##### Provided material #####
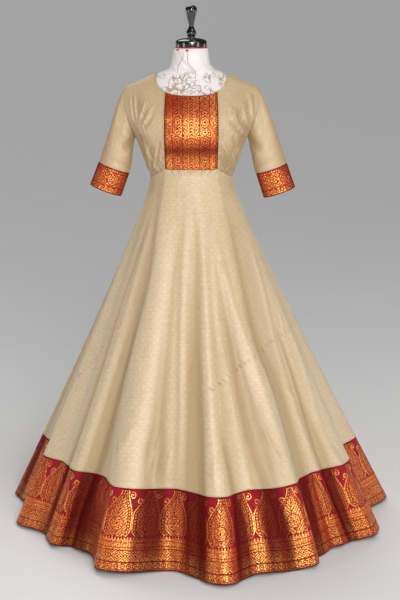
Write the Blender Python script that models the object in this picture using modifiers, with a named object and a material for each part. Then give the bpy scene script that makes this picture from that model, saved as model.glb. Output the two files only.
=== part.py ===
"""Anarkali gown on a limbless dress form, at its real size.

Frame: metres, +Z up. The front of the gown faces -Y and its wearer's right side lies towards -X.
The origin is the middle of the stand's flat underside, on the form's own axis.

The gown is made of sewn pieces, each a thin wall on a surface that is worked out from a few
tables: level sections of the body, the two armholes, the sleeves and the folds of the skirt.
"""
import math

import bpy
import numpy as np

# ---- Cloth ----
SILK_WALL = 0.0015
BROCADE_WALL = 0.0018
SEAM_GAP = 0.0003
SLEEVE_GAP = 0.0005         # where the sleeve rounds away from the bodice

# ---- Heights of the gown ----
NECK_POINT_Z = 1.380        # where shoulder seam and neckline meet
SHOULDER_END_Z = 1.343
ARMPIT_Z = 1.190
EMPIRE_FRONT_Z = 1.105      # empire seam under the yoke panel
EMPIRE_SIDE_Z = 1.072       # the same seam at the sides and back
HEM_Z = 0.010               # the hem just clears the floor

# ---- Widths of the gown, from the middle ----
NECK_POINT_X = 0.105
SHOULDER_END_X = 0.191
YOKE_HALF = 0.0765          # yoke panel at its ends
YOKE_SWELL = 0.0030         # and how much more at bust height
EMPIRE_SIDE_X = 0.1245
FRONT_NECK_DROP = 0.0613
BACK_NECK_DEPTH = 0.078     # back neckline behind the shoulder seams
NECK_SQUARENESS = 2.8       # 2 is an ellipse; more is squarer
FRONT_SHOULDER_ROLL = 0.13  # height over which the front curves back to the shoulder seam
BACK_SHOULDER_ROLL = 0.11
SHOULDER_SLOPE = (NECK_POINT_Z - SHOULDER_END_Z) / (SHOULDER_END_X - NECK_POINT_X)

# ---- Skirt ----
HEM_MIDDLE = (0.0257, 0.0)  # the hem's middle lies a little off the form's axis
HEM_RADIUS = 0.545
FLARE_START = 0.03          # share of the skirt's length in which the flare begins
FOLD_GROWTH = 1.35          # folds deepen with this power of the way down
BORDER_DEPTH = 0.228        # border, measured down the slope

# ---- Form and stand ----
FORM_EASE = 0.0045          # form inside the gown's outer surface
SHOULDER_EASE = 0.0024      # the same at the shoulders, where the gown hangs
FORM_BOTTOM_Z = 0.80
NECK_TOP_Z = 1.4525
POLE_RADIUS = 0.0125
BASE_RADIUS = 0.17
BASE_COLLAR_TOP = 0.050

# Level sections of the bodice's outer surface: height, half width, and how far the middle of the
# front and of the back stand out. Above the armpit the half width is that of the whole section,
# which the armhole cuts short.
BODY_SECTIONS = np.array([
    # z,     half,   front,  back
    (1.055, 0.1240, 0.1010, 0.0950),
    (1.072, 0.1245, 0.1020, 0.0955),
    (1.105, 0.1360, 0.1070, 0.0980),
    (1.150, 0.1520, 0.1200, 0.1030),
    (1.190, 0.1680, 0.1270, 0.1070),
    (1.220, 0.1880, 0.1270, 0.1100),
    (1.250, 0.2060, 0.1220, 0.1110),
    (1.298, 0.2220, 0.0990, 0.1070),
    (1.343, 0.2280, 0.0800, 0.0960),
    (1.385, 0.2300, 0.0720, 0.0860),
])

# The armhole's edge, from armpit to shoulder: height and distance from the middle.
ARMHOLE = np.array([
    # z,     x
    (1.190, 0.1680),
    (1.220, 0.1795),
    (1.249, 0.1905),
    (1.298, 0.2020),
    (1.328, 0.1985),
    (1.343, 0.1910),
])

# Sleeves, named from the wearer's side: the middle of the cuff seam and of the open end.
SLEEVES = (
    # name,   side, seam_x, seam_z, end_x,  end_z
    ("right", -1.0, 0.2329, 1.0997, 0.2591, 1.0305),
    ("left", 1.0, 0.2406, 1.0970, 0.2656, 1.0241),
)
SLEEVE_HALF_WIDE = 0.0490
SLEEVE_HALF_DEEP = 0.0470
CUFF_FLARE = 1.025          # open end over cuff seam
SHOULDER_TURN = 0.30        # how slowly the sleeve turns down from the shoulder; 1 is slowest

# Folds round the hem, anticlockwise from above: where each crest stands (degrees from the front,
# towards +X), how far out it reaches, and the same for the valley after it.
SKIRT_FOLDS = np.array([
    # crest,  reach, valley,  reach
    (-104.0, 0.625, -90.0, 0.530),
    (-78.0, 0.582, -67.0, 0.522),
    (-58.0, 0.530, -43.0, 0.483),
    (-29.0, 0.558, -9.0, 0.504),
    (7.0, 0.597, 18.5, 0.540),
    (31.0, 0.565, 50.5, 0.509),
    (71.0, 0.577, 87.0, 0.530),
    (101.5, 0.620, 113.0, 0.532),
    (125.0, 0.578, 137.0, 0.520),
    (150.0, 0.602, 163.0, 0.515),
    (176.0, 0.572, 189.0, 0.505),
    (202.0, 0.596, 214.0, 0.524),
    (229.0, 0.566, 241.0, 0.518),
])
RIGHT_SEAM_FOLD = 0         # side seams run down the valleys after these folds
LEFT_SEAM_FOLD = 6

# Dress form below the waist and up the neck: height, half width, front and back.
FORM_HIPS = np.array([
    # z,     half,   front,  back
    (0.800, 0.1480, 0.1000, 0.1060),
    (0.860, 0.1560, 0.1080, 0.1180),
    (0.930, 0.1480, 0.1080, 0.1170),
    (1.000, 0.1290, 0.1000, 0.1000),
    (1.055, 0.1195, 0.0965, 0.0905),
])
FORM_NECK = np.array([
    # z,     half,   front,  back
    (1.3700, 0.1170, 0.0560, 0.0620),
    (1.3780, 0.0990, 0.0545, 0.0600),
    (1.3880, 0.0800, 0.0535, 0.0570),
    (1.3980, 0.0665, 0.0530, 0.0545),
    (1.4100, 0.0580, 0.0525, 0.0530),
    (1.4250, 0.0535, 0.0515, 0.0520),
    (1.4525, 0.0480, 0.0480, 0.0480),
])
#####
▶ [Your instructions]
Quote the listing above from its first line to the line with "its real size.", inclusive, and add nothing.

▶ [Answer for the task]
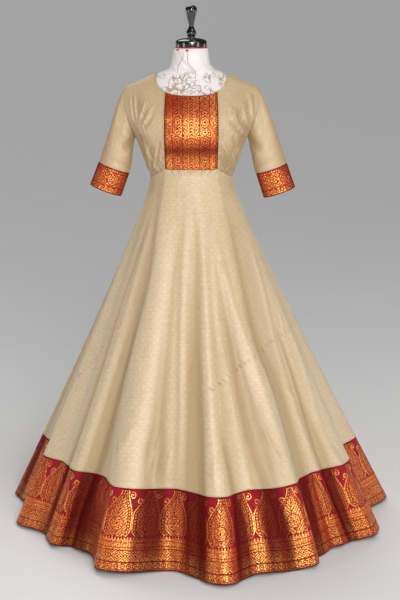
Write the Blender Python script that models the object in this picture using modifiers, with a named object and a material for each part. Then give the bpy scene script that makes this picture from that model, saved as model.glb. Output the two files only.
=== part.py ===
"""Anarkali gown on a limbless dress form, at its real size.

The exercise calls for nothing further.